Scripts that build objects:
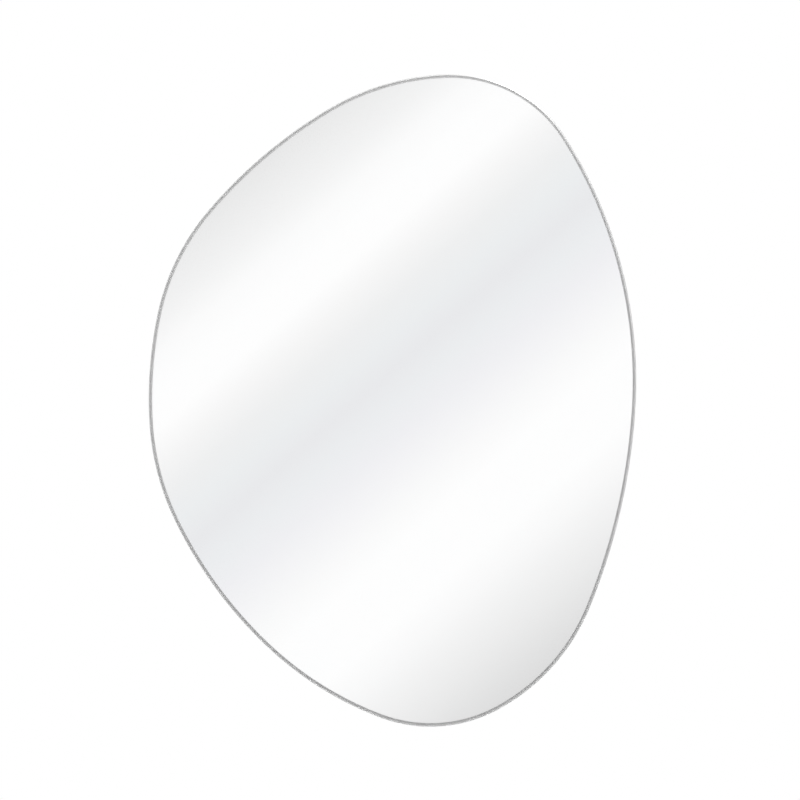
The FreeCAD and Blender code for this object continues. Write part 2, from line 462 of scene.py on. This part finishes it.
def screw_seats(bar):
    """Where a hanger's two screws stand on the board."""
    return {place: Vector((bar.x, board_back, bar.z - drop)) for place, drop in screw_drops.items()}


board_bm = outline_plate(board_inset, board_front, board_back - board_front)
round_over(board_bm, rim_edges(board_bm, board_back), board_chamfer, 1)
round_over(board_bm, rim_edges(board_bm, board_front), sanded_rim, 2)
shade_curves(board_bm)
for face in board_bm.faces:
    face.material_index = 0 if is_flat_side(face) else 1
board = finished_piece("fibreboard_back", board_bm, "mirror", [fibreboard_face(), fibreboard_edge()])
for bar in hanger_bars.values():
    for seat in screw_seats(bar).values():
        pilot = ((0, -pilot_depth), (pilot_radius, -pilot_depth), (pilot_radius, overcut), (0, overcut))
        cut_away(board, turned_solid(pilot, seat, into_wall, 24))
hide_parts("backing_board")


# ---------------------------------------------------------------- the strap hangers
# Each hanger is a strip of 1.2 mm zinc-plated steel, punched with two screw holes, cut round
# at its lower end and rolled at its upper end into an eye round the ring's bar.

strap_thickness = 1.2 * mm
strap_width = 16 * mm
strap_length = 46 * mm
eye_inner_radius = 1.48 * mm
eye_outer_radius = eye_inner_radius + strap_thickness
eye_wrap = math.radians(300)
strap_hole_radius = 2.2 * mm
burr_rounding = 0.15 * mm


def zinc_plate(name, grain):
    """Bright zinc: cool grey with a faint straw and blue bloom, drawn lightly along the strip."""
    material, tree, shader = new_finish(name)
    bloom = object_noise(tree, 130, 3.0)
    drawn = object_noise(tree, 700, 3.0, grain)
    tree.links.new(between(tree, bloom, (0.60, 0.62, 0.66), (0.70, 0.69, 0.65)),
                   shader.inputs["Base Color"])
    shader.inputs["Metallic"].default_value = 1.0
    tree.links.new(between(tree, drawn, 0.22, 0.38), shader.inputs["Roughness"])
    bump(tree, drawn, shader, 0.01 * mm, 0.5)
    return material


def tumbled_edges(piece, width):
    """The small rounding that tumbling and plating leave on every sharp edge."""
    rounding = piece.modifiers.new("edge_rounding", 'BEVEL')
    rounding.width = width
    rounding.segments = 2
    rounding.limit_method = 'ANGLE'
    rounding.angle_limit = math.radians(35)


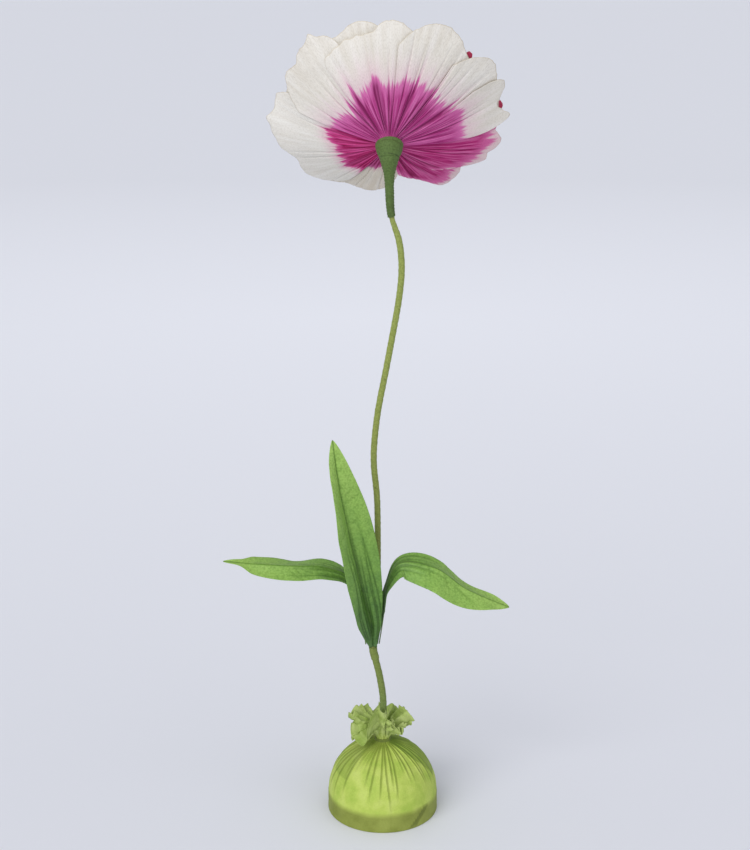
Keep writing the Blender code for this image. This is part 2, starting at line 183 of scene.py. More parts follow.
# ---------------------------------------------------------------- tissue round the base
# One sheet of green tissue is drawn up round the weight and the dome, gathered in tight
# tucks and tied at the rod; its loose corners stand out above the tie as a crumpled frill.
# It looks bright over the white foam and dull over the grey disc.
WRAP_RADIUS = 0.0852
WRAP_CORNER = 0.0016
DISC_TOP = 0.0277
DOME_ARC = 0.0846
NECK_HEIGHT = 0.1150
NECK_RADIUS = 0.0098
FRILL_LENGTH = 0.060
AROUND = 420
rng = np.random.default_rng(7)


def smooth_step(low, high, value):
    t = np.clip((value - low) / (high - low), 0.0, 1.0)
    return t * t * (3 - 2 * t)


def grid_mesh(name, points, attributes=None, closed=False):
    """A mesh of quads from rows x columns of points, with named values at its points."""
    rows, columns = points.shape[:2]
    index = np.arange(rows * columns).reshape(rows, columns)
    if closed:
        index = np.concatenate([index, index[:, :1]], axis=1)
    quads = np.stack([index[:-1, :-1], index[:-1, 1:], index[1:, 1:], index[1:, :-1]], axis=-1)
    mesh = bpy.data.meshes.new(name)
    mesh.from_pydata(points.reshape(-1, 3).tolist(), [], quads.reshape(-1, 4).tolist())
    for label, values in (attributes or {}).items():
        kind = "FLOAT" if values.ndim == 2 else "FLOAT_VECTOR"
        layer = mesh.attributes.new(label, kind, "POINT")
        layer.data.foreach_set("value" if kind == "FLOAT" else "vector",
                               values.astype(np.float32).ravel())
    mesh.shade_smooth()
    return mesh


def noise_at(points, size, seed):
    """Smooth noise of about -1 to 1 at an array of points, its lumps size metres across."""
    shift = Vector((seed * 7.3, seed * 3.1, seed * 5.7))
    flat = points.reshape(-1, points.shape[-1]) / size
    if flat.shape[1] == 2:
        flat = np.concatenate([flat, np.zeros((len(flat), 1))], axis=1)
    values = [noise.noise(Vector(p) + shift) for p in flat]
    return np.array(values).reshape(points.shape[:-1])


def thicken(obj, depth, offset=0.0):
    """Gives a sheet its thickness, and makes the result its mesh."""
    solid = obj.modifiers.new("thickness", "SOLIDIFY")
    solid.thickness = depth
    solid.offset = offset
    settle(obj)


def settle(obj):
    """Makes the evaluated shape the object's own mesh and removes its modifiers."""
    graph = bpy.context.evaluated_depsgraph_get()
    result = bpy.data.meshes.new_from_object(obj.evaluated_get(graph),
                                             preserve_all_data_layers=True, depsgraph=graph)
    obj.modifiers.clear()
    obj.data = result


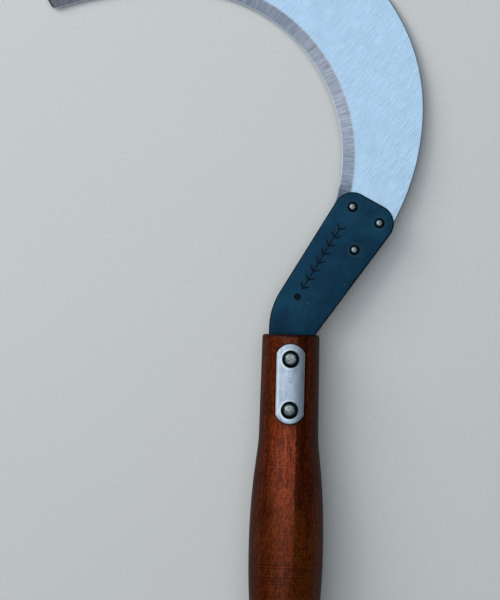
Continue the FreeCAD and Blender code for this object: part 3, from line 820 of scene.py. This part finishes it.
def wood_grain(shader, late_wood, fibres, sanding):
    """Colour of the streaks, fibres, rings, pores, patches and sanding marks."""
    streaks = shader.stretched(240, 9, 240, detail=4, roughness=0.6)
    pores = shader.stretched(2300, 95, 2300, detail=1)
    patches = shader.stretched(40, 22, 40, detail=2)
    grains = shader.stretched(1500, 420, 1500, detail=3, roughness=0.65)
    dark = (0.022, 0.004, 0.0004)
    colour = shader.ramp(
        streaks,
        (0.28, (0.038, 0.005, 0.0003)),
        (0.45, (0.07, 0.0095, 0.0006)),
        (0.58, (0.103, 0.016, 0.001)),
        (0.76, (0.15, 0.029, 0.002)),
    )
    colour = shader.mix(shader.spread(fibres, 0.35, 0.7, 0.45, 0.0), colour, dark)
    colour = shader.mix(shader.times(late_wood, 0.3), colour, dark)
    colour = shader.mix(shader.spread(pores, 0.63, 0.72, 0.0, 0.6), colour, (0.008, 0.002, 0.0004))
    colour = shader.mix(shader.spread(patches, 0.5, 0.7, 0.0, 0.4), colour, (0.14, 0.032, 0.002))
    colour = shader.tint(colour, shader.spread(grains, 0.36, 0.64, 0.55, 1.5))
    return shader.tint(colour, shader.spread(sanding, 0.4, 0.68, 1.06, 0.8))


def highlight_stripe(shader, warp, x, y, z):
    """Share of a lighter stripe, a painted highlight, with a sharp right edge, which fades towards
    both ends.
    """
    bent_x = shader.plus(x, shader.times(shader.minus(warp, 0.5), 0.004))
    right = shader.spread(bent_x, 0.0039, 0.0029)
    left = shader.spread(bent_x, -0.014, -0.002)
    stripe = shader.times(shader.times(right, left), shader.spread(z, 0.0, 0.006))
    stripe = shader.times(stripe, shader.spread(y, 0.126, 0.108, 0.3, 1.0))
    return shader.times(stripe, shader.spread(y, 0.03, 0.062, 0.35, 1.0))


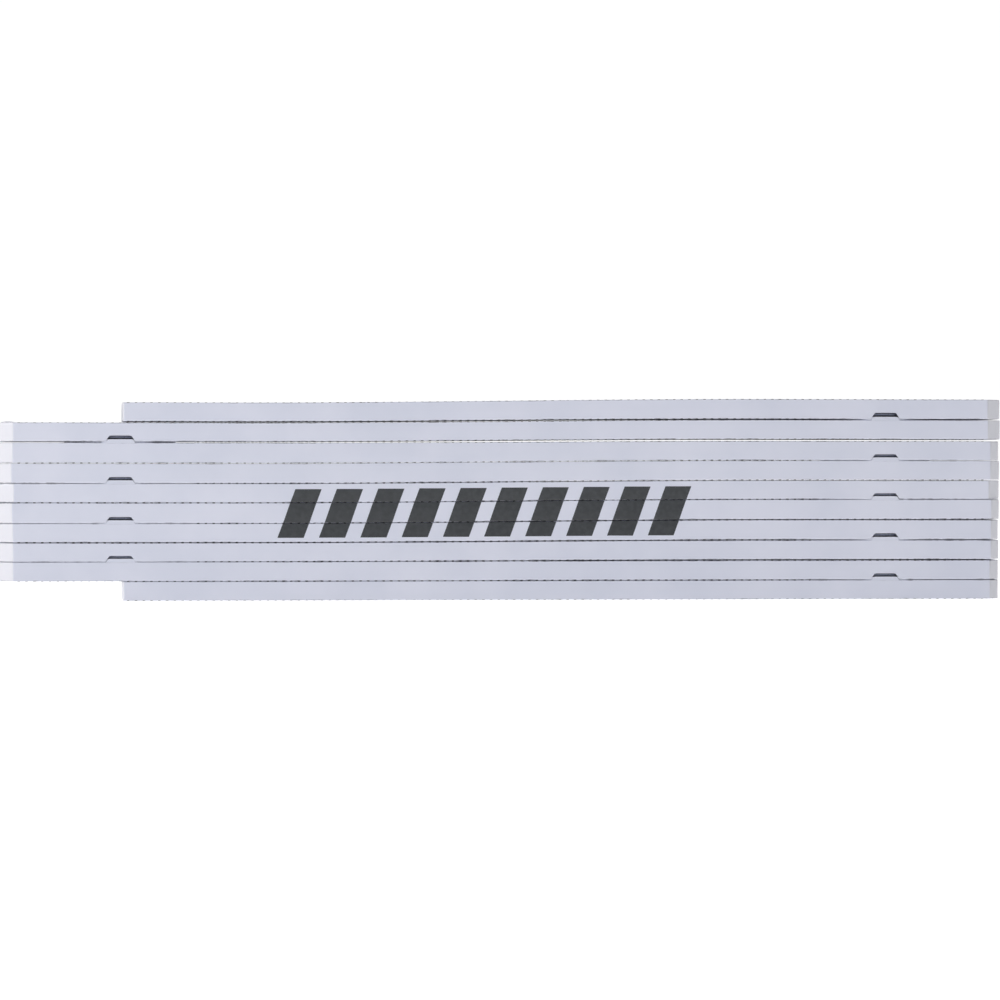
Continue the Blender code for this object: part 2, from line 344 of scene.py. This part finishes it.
def bladeBar(blade):
    # the plain bar, with z from its underside and every arris rounded
    look = bladeLook
    low, high = bladeBox[blade]
    jointedAt = [pivotAt[k].x for k in (blade - 1, blade) if k in pivotAt]
    corners = []
    for direction, x in ((1, high.x - look["shortHigh"][blade - 1] * mm), (-1, low.x)):
        jointed = any(at * direction > 0 for at in jointedAt)
        if not jointed:
            x -= direction * look["shortZero"] * mm
        cut = look["cutHigh" if direction > 0 else "cutLow"][blade - 1] * mm
        corners += endCorners(x, direction, jointed, cut)
    plan = roundedPlan(corners)
    arris, steps = look["arris"] * mm, look["arrisSteps"]
    turns = [math.radians(90) * k / steps for k in range(steps + 1)]
    layers = [(arris * (1 - math.sin(a)), arris * (1 - math.cos(a))) for a in turns]
    layers += [(inset, thickness - z) for inset, z in layers[::-1]]
    bm = bmesh.new()
    loops = [[bm.verts.new((p.x - out.x * inset, p.y - out.y * inset, z)) for p, out in plan]
             for inset, z in layers]
    count = len(plan)
    for lower, upper in zip(loops, loops[1:]):
        for k in range(count):
            bm.faces.new((lower[k], lower[(k + 1) % count], upper[(k + 1) % count], upper[k]))
    bm.faces.new(loops[0])
    bm.faces.new(loops[-1])
    return bm


mouthRadius = math.hypot(halfWidth, bladeLook["mouth"] / 2 * mm)
ceilingRadius = math.hypot(halfWidth, bladeLook["ceiling"] / 2 * mm)


def pocketRadius(depth):
    return mouthRadius - (mouthRadius - ceilingRadius) * depth / (bladeLook["pocketDepth"] * mm)


def bossShape():
    look = bladeLook
    root, top = thickness / 2, thickness + look["bossHeight"] * mm
    ease, play = look["bossEase"] * mm, look["bossPlay"] * mm
    seam = thickness + cadGap
    bm = lathe([(pocketRadius(root - seam) - play, root),
                (pocketRadius(top - ease - seam) - play, top - ease),
                (pocketRadius(top - seam) - play - ease, top)], look["jointSteps"])
    bmesh.ops.translate(bm, verts=bm.verts, vec=(look["bossShift"] * mm, 0, 0))
    reach = halfWidth - look["bossInset"] * mm
    for direction in (-1, 1):
        everything = list(bm.verts) + list(bm.edges) + list(bm.faces)
        cut = bmesh.ops.bisect_plane(bm, geom=everything, plane_co=(0, direction * reach, 0),
                                     plane_no=(0, direction, 0), clear_outer=True)
        rim = [item for item in cut["geom_cut"] if isinstance(item, bmesh.types.BMEdge)]
        bmesh.ops.edgeloop_fill(bm, edges=rim)
    return bm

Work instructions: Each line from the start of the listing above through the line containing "Vector((bar.x, board_back, bar.z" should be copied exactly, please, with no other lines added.

Full response:
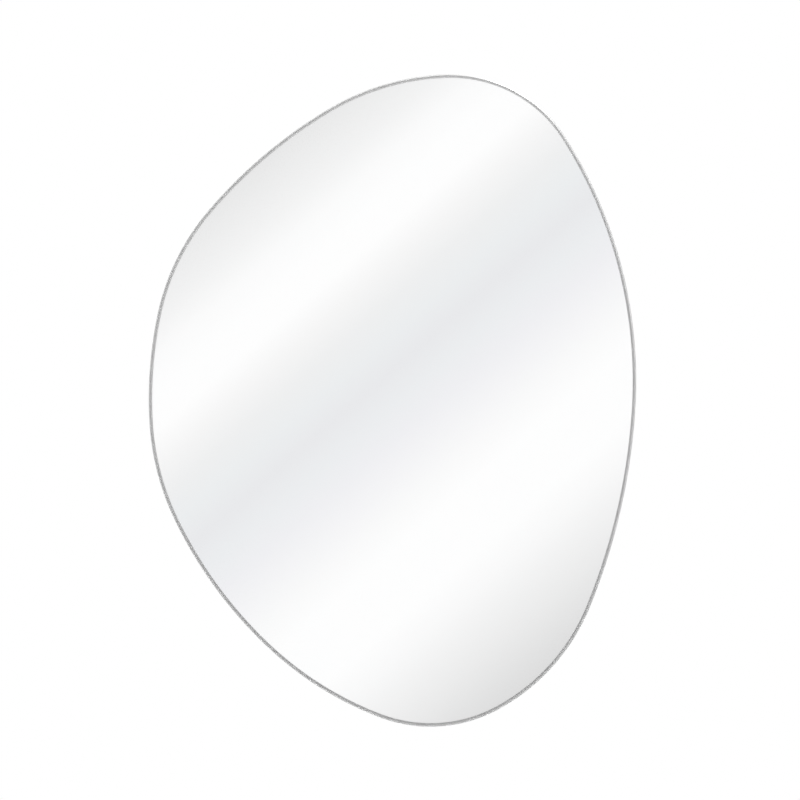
The FreeCAD and Blender code for this object continues. Write part 2, from line 462 of scene.py on. This part finishes it.
def screw_seats(bar):
    """Where a hanger's two screws stand on the board."""
    return {place: Vector((bar.x, board_back, bar.z - drop)) for place, drop in screw_drops.items()}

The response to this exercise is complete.